What to produce: Write out all entries word for word.

Records supplied:
___
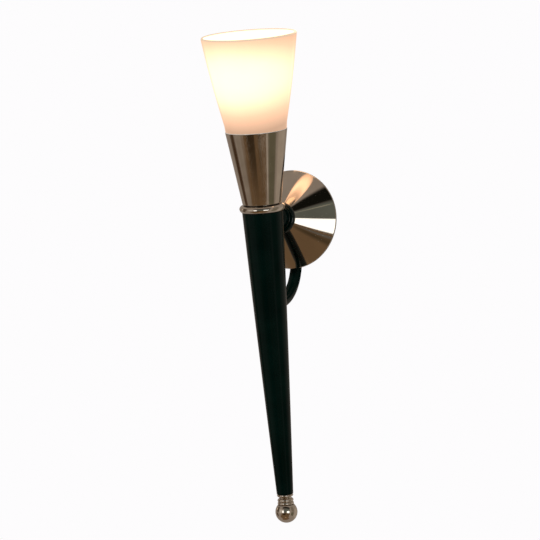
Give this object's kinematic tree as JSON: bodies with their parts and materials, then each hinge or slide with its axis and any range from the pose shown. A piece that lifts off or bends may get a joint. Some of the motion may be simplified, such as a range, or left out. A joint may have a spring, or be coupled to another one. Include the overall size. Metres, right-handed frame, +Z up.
{
  "type": "torch sconce",
  "caption": "Leaning torch wall light: opal glass cone in a nickel cup on a tapered black shaft, held by a neck through a conical canopy and a bent tube.",
  "frame": {"origin": "centre of the wall plate's back face, midway between its two screw slots, on the wall plane", "axes": "+Y into the wall, -Y out into the room, +Z up, +X to the right of someone facing the wall; the torch leans 12.5 degrees, top towards -Y"},
  "size_m": [0.12, 0.2103, 0.5946],
  "materials": {
    "black_lacquer": "gloss",
    "polished_nickel": "polished",
    "brushed_nickel": "satin",
    "opal_glass": "gloss",
    "lamp_opal": "satin",
    "zinc_steel": "satin",
    "brass": "satin",
    "porcelain": "gloss",
    "earth_green": "satin",
    "silicone": "matte",
    "black_vitrite": "gloss",
    "brown_wire": "satin",
    "blue_wire": "satin"
  },
  "bodies": {
    "torch": {"wall_plate": "zinc_steel", "earth_washer": "brass", "earth_screw": "earth_green", "arm_saddle": "zinc_steel", "saddle_screws": "zinc_steel", "stem_pipe": "brass", "stem_locknut": "brass", "stem_spacer": "zinc_steel", "stem_neck": "black_lacquer", "arm_tube": "black_lacquer", "arm_plug": "zinc_steel", "arm_stud": "zinc_steel", "shaft_block": "zinc_steel", "shaft_tube": "black_lacquer", "shaft_head": "zinc_steel", "shaft_foot": "zinc_steel", "bead_ring": "polished_nickel", "cup": "brushed_nickel", "cup_washer": "zinc_steel", "cup_nut": "brass", "riser_pipe": "brass", "holder_cap": "brass", "holder_body": "porcelain", "holder_shell": "brass", "holder_contact": "brass", "holder_terminals": "brass", "shade_gasket": "silicone", "lead_live": "brown_wire", "lead_neutral": "blue_wire", "finial_collar": "polished_nickel", "finial_ball": "polished_nickel", "finial_stud": "zinc_steel"},
    "canopy": {"canopy_cone": "polished_nickel", "canopy_collar": "black_lacquer", "collar_grub_screw": "zinc_steel"},
    "shade": {"shade_glass": "opal_glass"},
    "lamp": {"lamp_cap": "zinc_steel", "lamp_insulator": "black_vitrite", "lamp_contact": "brass", "lamp_glass": "lamp_opal"}
  },
  "joints": [
    {"name": "canopy_slide", "type": "slide", "parent": "torch", "child": "canopy", "axis": [0, -1, 0], "range_m": [0, 0.014]},
    {"name": "shade_lift", "type": "slide", "parent": "torch", "child": "shade", "axis": [0, -0.2164, 0.9763], "range_m": [0, 0.11]},
    {"name": "lamp_draw", "type": "slide", "parent": "torch", "child": "lamp", "axis": [0, -0.2164, 0.9763], "range_m": [0, 0.03]}
  ]
}
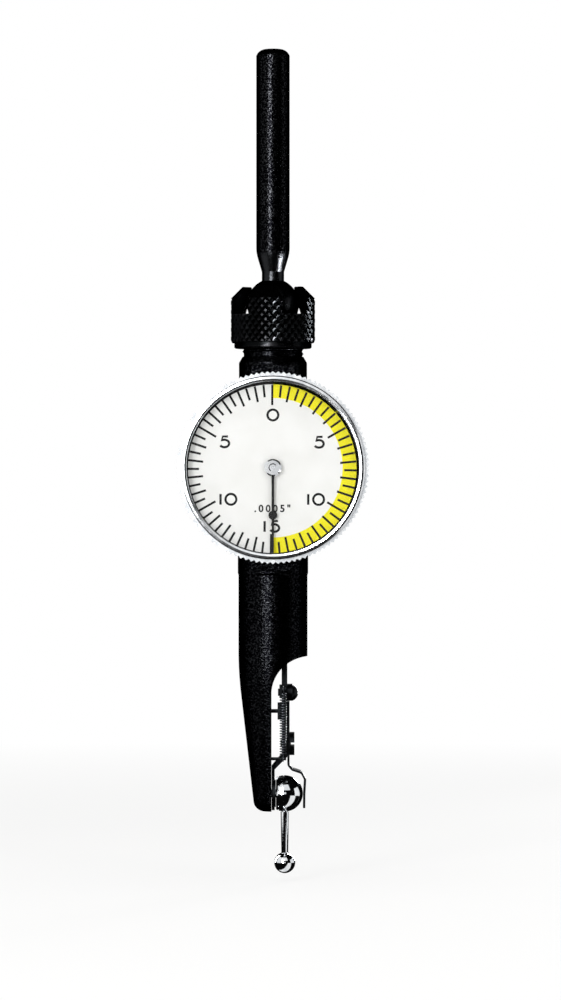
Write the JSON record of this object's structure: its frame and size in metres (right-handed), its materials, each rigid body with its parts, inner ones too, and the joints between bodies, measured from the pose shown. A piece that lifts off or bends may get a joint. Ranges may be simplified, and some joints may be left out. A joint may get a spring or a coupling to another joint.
{
  "type": "dial test indicator",
  "caption": "Dial test indicator with round face, rotating bezel, swivel ball contact, knurled ball-joint friction holder and straight round shank.",
  "frame": {"origin": "on the shank's axis, at the upper end of its straight round wall", "axes": "+Z along the shank towards its free end, -Y the way the dial faces, +X the side with the open mechanism"},
  "size_m": [0.0362, 0.019, 0.1564],
  "materials": {
    "black_oxide_steel": "satin black oxide",
    "knurled_black_steel": "satin black oxide, knurled",
    "black_enamel": "fine crinkle black enamel",
    "phosphor_bronze": "turned",
    "spring_steel": "tempered",
    "polished_steel": "polished",
    "blued_steel": "blackened",
    "hard_chrome": "mirror",
    "chromed_bezel": "satin chrome, serrated rim",
    "brass": "cut",
    "bright_steel": "turned",
    "white_dial": "matte white",
    "black_paint": "matte black",
    "clear_crystal": "clear"
  },
  "bodies": {
    "shank": {"shank": "black_oxide_steel"},
    "ball": {"swivel_ball": "black_oxide_steel"},
    "nut": {"knurled_nut": "knurled_black_steel"},
    "case": {"case": "black_enamel", "ball_seat": "phosphor_bronze", "friction_spring": "spring_steel", "pivot_bush": "phosphor_bronze", "lever_stop": "polished_steel", "spring_pin": "polished_steel", "lower_bearing": "phosphor_bronze", "movement_bridge": "brass", "dial_housing": "bright_steel", "housing_screws": "polished_steel", "snap_ring": "spring_steel", "hand_bush": "phosphor_bronze", "hairspring_stud": "brass", "hairspring": "spring_steel", "return_spring": "spring_steel"},
    "bezel": {"bezel": "chromed_bezel", "dial": "white_dial", "dial_spacer": "black_paint", "crystal": "clear_crystal"},
    "hand": {"hand": "black_paint", "hand_hub": "polished_steel", "hand_arbor": "bright_steel", "hand_pinion": "brass", "hairspring_collet": "brass"},
    "spindle": {"spindle": "bright_steel", "spindle_pinion": "brass", "crown_gear": "brass"},
    "lever": {"lever_arm": "blued_steel", "lever_pivot": "polished_steel", "friction_washer": "phosphor_bronze", "leaf_spring": "spring_steel", "leaf_screw": "blued_steel", "lever_screw": "blued_steel", "spring_anchor": "blued_steel"},
    "contact": {"swivel_hub": "polished_steel", "contact_point": "hard_chrome"}
  },
  "joints": [
    {"name": "shank_turn", "type": "hinge", "parent": "shank", "child": "ball", "pos_m": [0, 0, -0.04722], "axis": [0, 0, 1], "continuous": true},
    {"name": "holder_tilt", "type": "hinge", "parent": "ball", "child": "nut", "pos_m": [0, 0, -0.04722], "axis": [0.8261, 0.5635, 0], "range_deg": [-80, 80]},
    {"name": "case_turn", "type": "hinge", "parent": "nut", "child": "case", "pos_m": [0, 0, -0.053], "axis": [0, 0, 1], "range_deg": [-90, 90]},
    {"name": "bezel_turn", "type": "hinge", "parent": "case", "child": "bezel", "pos_m": [0, -0.008, -0.07828], "axis": [0, 1, 0], "continuous": true},
    {"name": "contact_swing", "type": "hinge", "parent": "case", "child": "lever", "pos_m": [0.00224, 0, -0.1401], "axis": [-1, 0, 0], "range_deg": [0, 3.33], "stiffness_Nm_per_rad": 0.02, "springref_deg": -6.88, "deforming": ["return_spring"]},
    {"name": "contact_swivel", "type": "hinge", "parent": "lever", "child": "contact", "pos_m": [0.00224, 0, -0.1401], "axis": [1, 0, 0], "range_deg": [-105, 105]},
    {"name": "spindle_turn", "type": "hinge", "parent": "case", "child": "spindle", "pos_m": [0, 0, -0.1], "axis": [0, 0, 1], "range_deg": [0, 90.1]},
    {"name": "hand_turn", "type": "hinge", "parent": "case", "child": "hand", "pos_m": [0, -0.008, -0.07828], "axis": [0, 1, 0], "range_deg": [0, 360.1]}
  ],
  "couplings": [
    {"joint": "spindle_turn", "follows": "contact_swing", "ratio": 27},
    {"joint": "hand_turn", "follows": "contact_swing", "ratio": 108}
  ]
}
___
Completed exercise:
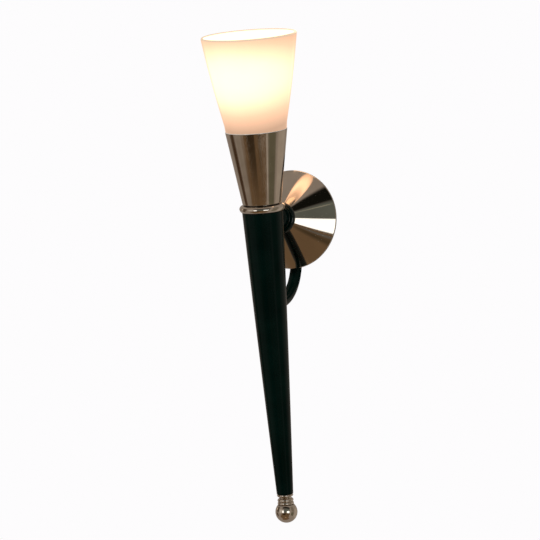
Give this object's kinematic tree as JSON: bodies with their parts and materials, then each hinge or slide with its axis and any range from the pose shown. A piece that lifts off or bends may get a joint. Some of the motion may be simplified, such as a range, or left out. A joint may have a spring, or be coupled to another one. Include the overall size. Metres, right-handed frame, +Z up.
{
  "type": "torch sconce",
  "caption": "Leaning torch wall light: opal glass cone in a nickel cup on a tapered black shaft, held by a neck through a conical canopy and a bent tube.",
  "frame": {"origin": "centre of the wall plate's back face, midway between its two screw slots, on the wall plane", "axes": "+Y into the wall, -Y out into the room, +Z up, +X to the right of someone facing the wall; the torch leans 12.5 degrees, top towards -Y"},
  "size_m": [0.12, 0.2103, 0.5946],
  "materials": {
    "black_lacquer": "gloss",
    "polished_nickel": "polished",
    "brushed_nickel": "satin",
    "opal_glass": "gloss",
    "lamp_opal": "satin",
    "zinc_steel": "satin",
    "brass": "satin",
    "porcelain": "gloss",
    "earth_green": "satin",
    "silicone": "matte",
    "black_vitrite": "gloss",
    "brown_wire": "satin",
    "blue_wire": "satin"
  },
  "bodies": {
    "torch": {"wall_plate": "zinc_steel", "earth_washer": "brass", "earth_screw": "earth_green", "arm_saddle": "zinc_steel", "saddle_screws": "zinc_steel", "stem_pipe": "brass", "stem_locknut": "brass", "stem_spacer": "zinc_steel", "stem_neck": "black_lacquer", "arm_tube": "black_lacquer", "arm_plug": "zinc_steel", "arm_stud": "zinc_steel", "shaft_block": "zinc_steel", "shaft_tube": "black_lacquer", "shaft_head": "zinc_steel", "shaft_foot": "zinc_steel", "bead_ring": "polished_nickel", "cup": "brushed_nickel", "cup_washer": "zinc_steel", "cup_nut": "brass", "riser_pipe": "brass", "holder_cap": "brass", "holder_body": "porcelain", "holder_shell": "brass", "holder_contact": "brass", "holder_terminals": "brass", "shade_gasket": "silicone", "lead_live": "brown_wire", "lead_neutral": "blue_wire", "finial_collar": "polished_nickel", "finial_ball": "polished_nickel", "finial_stud": "zinc_steel"},
    "canopy": {"canopy_cone": "polished_nickel", "canopy_collar": "black_lacquer", "collar_grub_screw": "zinc_steel"},
    "shade": {"shade_glass": "opal_glass"},
    "lamp": {"lamp_cap": "zinc_steel", "lamp_insulator": "black_vitrite", "lamp_contact": "brass", "lamp_glass": "lamp_opal"}
  },
  "joints": [
    {"name": "canopy_slide", "type": "slide", "parent": "torch", "child": "canopy", "axis": [0, -1, 0], "range_m": [0, 0.014]},
    {"name": "shade_lift", "type": "slide", "parent": "torch", "child": "shade", "axis": [0, -0.2164, 0.9763], "range_m": [0, 0.11]},
    {"name": "lamp_draw", "type": "slide", "parent": "torch", "child": "lamp", "axis": [0, -0.2164, 0.9763], "range_m": [0, 0.03]}
  ]
}
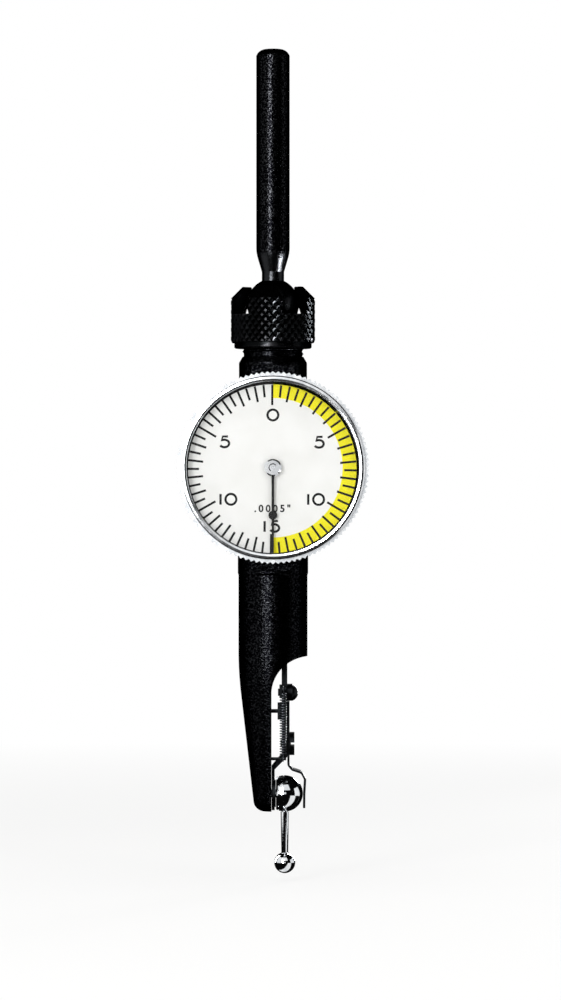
Write the JSON record of this object's structure: its frame and size in metres (right-handed), its materials, each rigid body with its parts, inner ones too, and the joints between bodies, measured from the pose shown. A piece that lifts off or bends may get a joint. Ranges may be simplified, and some joints may be left out. A joint may get a spring or a coupling to another joint.
{
  "type": "dial test indicator",
  "caption": "Dial test indicator with round face, rotating bezel, swivel ball contact, knurled ball-joint friction holder and straight round shank.",
  "frame": {"origin": "on the shank's axis, at the upper end of its straight round wall", "axes": "+Z along the shank towards its free end, -Y the way the dial faces, +X the side with the open mechanism"},
  "size_m": [0.0362, 0.019, 0.1564],
  "materials": {
    "black_oxide_steel": "satin black oxide",
    "knurled_black_steel": "satin black oxide, knurled",
    "black_enamel": "fine crinkle black enamel",
    "phosphor_bronze": "turned",
    "spring_steel": "tempered",
    "polished_steel": "polished",
    "blued_steel": "blackened",
    "hard_chrome": "mirror",
    "chromed_bezel": "satin chrome, serrated rim",
    "brass": "cut",
    "bright_steel": "turned",
    "white_dial": "matte white",
    "black_paint": "matte black",
    "clear_crystal": "clear"
  },
  "bodies": {
    "shank": {"shank": "black_oxide_steel"},
    "ball": {"swivel_ball": "black_oxide_steel"},
    "nut": {"knurled_nut": "knurled_black_steel"},
    "case": {"case": "black_enamel", "ball_seat": "phosphor_bronze", "friction_spring": "spring_steel", "pivot_bush": "phosphor_bronze", "lever_stop": "polished_steel", "spring_pin": "polished_steel", "lower_bearing": "phosphor_bronze", "movement_bridge": "brass", "dial_housing": "bright_steel", "housing_screws": "polished_steel", "snap_ring": "spring_steel", "hand_bush": "phosphor_bronze", "hairspring_stud": "brass", "hairspring": "spring_steel", "return_spring": "spring_steel"},
    "bezel": {"bezel": "chromed_bezel", "dial": "white_dial", "dial_spacer": "black_paint", "crystal": "clear_crystal"},
    "hand": {"hand": "black_paint", "hand_hub": "polished_steel", "hand_arbor": "bright_steel", "hand_pinion": "brass", "hairspring_collet": "brass"},
    "spindle": {"spindle": "bright_steel", "spindle_pinion": "brass", "crown_gear": "brass"},
    "lever": {"lever_arm": "blued_steel", "lever_pivot": "polished_steel", "friction_washer": "phosphor_bronze", "leaf_spring": "spring_steel", "leaf_screw": "blued_steel", "lever_screw": "blued_steel", "spring_anchor": "blued_steel"},
    "contact": {"swivel_hub": "polished_steel", "contact_point": "hard_chrome"}
  },
  "joints": [
    {"name": "shank_turn", "type": "hinge", "parent": "shank", "child": "ball", "pos_m": [0, 0, -0.04722], "axis": [0, 0, 1], "continuous": true},
    {"name": "holder_tilt", "type": "hinge", "parent": "ball", "child": "nut", "pos_m": [0, 0, -0.04722], "axis": [0.8261, 0.5635, 0], "range_deg": [-80, 80]},
    {"name": "case_turn", "type": "hinge", "parent": "nut", "child": "case", "pos_m": [0, 0, -0.053], "axis": [0, 0, 1], "range_deg": [-90, 90]},
    {"name": "bezel_turn", "type": "hinge", "parent": "case", "child": "bezel", "pos_m": [0, -0.008, -0.07828], "axis": [0, 1, 0], "continuous": true},
    {"name": "contact_swing", "type": "hinge", "parent": "case", "child": "lever", "pos_m": [0.00224, 0, -0.1401], "axis": [-1, 0, 0], "range_deg": [0, 3.33], "stiffness_Nm_per_rad": 0.02, "springref_deg": -6.88, "deforming": ["return_spring"]},
    {"name": "contact_swivel", "type": "hinge", "parent": "lever", "child": "contact", "pos_m": [0.00224, 0, -0.1401], "axis": [1, 0, 0], "range_deg": [-105, 105]},
    {"name": "spindle_turn", "type": "hinge", "parent": "case", "child": "spindle", "pos_m": [0, 0, -0.1], "axis": [0, 0, 1], "range_deg": [0, 90.1]},
    {"name": "hand_turn", "type": "hinge", "parent": "case", "child": "hand", "pos_m": [0, -0.008, -0.07828], "axis": [0, 1, 0], "range_deg": [0, 360.1]}
  ],
  "couplings": [
    {"joint": "spindle_turn", "follows": "contact_swing", "ratio": 27},
    {"joint": "hand_turn", "follows": "contact_swing", "ratio": 108}
  ]
}